При системе, основанной на строгой иерархии и разделении на группы, отсутствие друзей поначалу неизбежно, и я оказался в одиночестве. Недоброжелательность других задевала и была для меня чем-то совершенно новым. За тринадцать лет жизни я встречал лишь людей, которые, казалось, относятся ко мне с любовью. Действительность научила меня, что не каждому я нравлюсь с первого взгляда (или после более близкого знакомства), но меня до сих пор удивляют проявления враждебности, такова уверенность в себе, которую закладывает в человеке счастливое детство.
В Лэнсинге антипатия была взаимной. Я отнюдь не находил удовольствия в постоянном соседстве этих рослых, шумных подростков. Я был слишком большим да и как раз в наихудшем возрасте для того, чтобы с готовностью соглашаться с потерей всякой личной жизни. Я был брезглив. Долгое время общие туалеты до того были мне отвратительны, что я боялся пользоваться ими. В Хит-Маунте мы, как я упоминал, всячески избегали говорить на эту тему. В Лэнсинге четыре «дома», составлявшие прямоугольник Нижнего двора, совместно пользовались так называемыми Кущами — название, которое часто вызывало веселье в церкви, когда царей Израиля и Иудеи то хвалили за рубку кущ, то порицали за их восстановление. Эти Кущи представляли собой беленый дворик, разделенный двойным рядом просмоленных писсуаров. По бокам шло два ряда крытых кабинок, один для младших, другой для старших классов школы, которых всегда не хватало и которые для моего чувствительного обоняния были ужасающе открытыми. Они не имели дверей и стояли над глубокой открытой выгребной ямой, которую периодически, но не слишком часто, чистили и дезинфицировали. После завтрака все собирались здесь для обмена сплетнями и слухами; здесь мы могли общаться с другими «домами». Чтобы попасть в кабинку, надо было занимать очередь. Слышались крики: «Я за тобой» — «Я занимал вторым» — «Буду третьим». Я всегда стеснялся спрашивать, кто последний, у этих незнакомых мальчишек; в моем положении это совершенно исключалось. Можно было отпроситься в Кущи с уроков, за что приходилось переписывать дополнительные двадцать пять строчек текста. Я предпочитал такой вариант.

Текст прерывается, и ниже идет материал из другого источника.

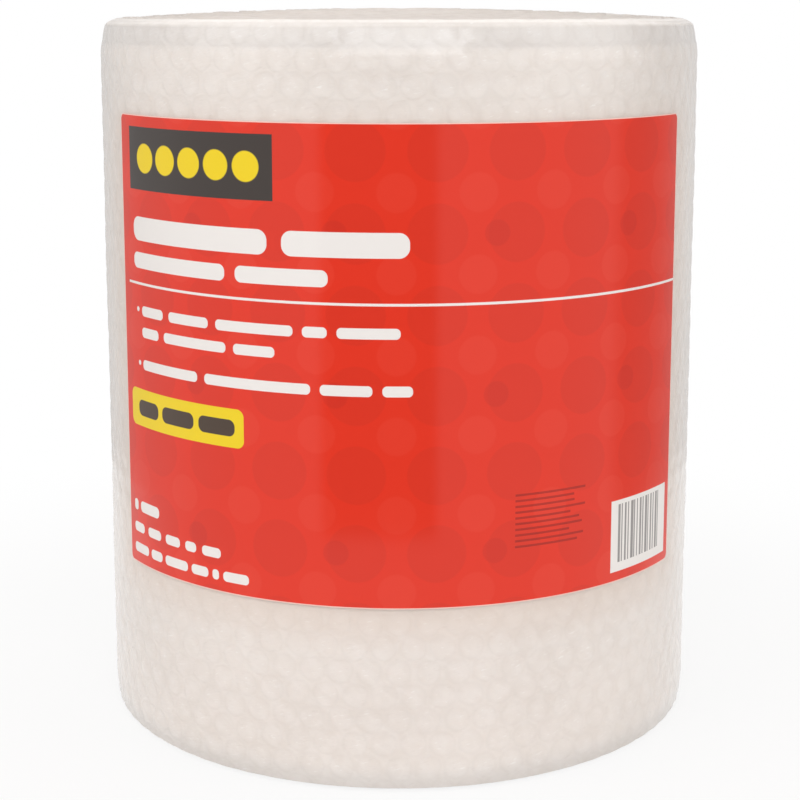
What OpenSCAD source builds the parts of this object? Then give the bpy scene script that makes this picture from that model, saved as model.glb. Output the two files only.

То, как кормили в столовой, заставило бы взбунтоваться обитателей работного дома викторианской эпохи, причем чем дальше, тем хуже, и так до конца войны. В удачные дни скудный рацион пополнялся за счет съестной лавки или корзинки с едой из дому. В 1917–1918 годах это просто позволяло не умереть с голоду, ни о каких лакомствах не было и речи. Было, как помню, некое ужасное вещество, называвшееся «медовый сахар», подслащенная сырообразная масса, побочный продукт, одно небо знает, какого химического процесса, которая подавалась на ужин дважды в неделю в картонных баночках. А еще какао без молока, крохотные порции маргарина и хлеб без ограничения. В середине дня на обед обычно подавали рагу, состоящее главным образом из брюквы, и картошка в мундире. Наше поведение за столом, возможно, было выражением подсознательного протеста против подобной тюремной диеты. Чистые скатерти стелились в воскресенье; во вторник они уже были грязные. Мальчики из семей в высшей степени культурных, казалось, упивались своим варварским поведением, и это было еще отвратительней, чем жалкая еда, которой они норовили измазать стол. Самые большие умельцы умудрялись выстрелить с ножа кусочком маргарина и попасть в дубовую балку потолка, где он висел всю зиму, пока, размякнув от летней жары, не шлепался на стол внизу.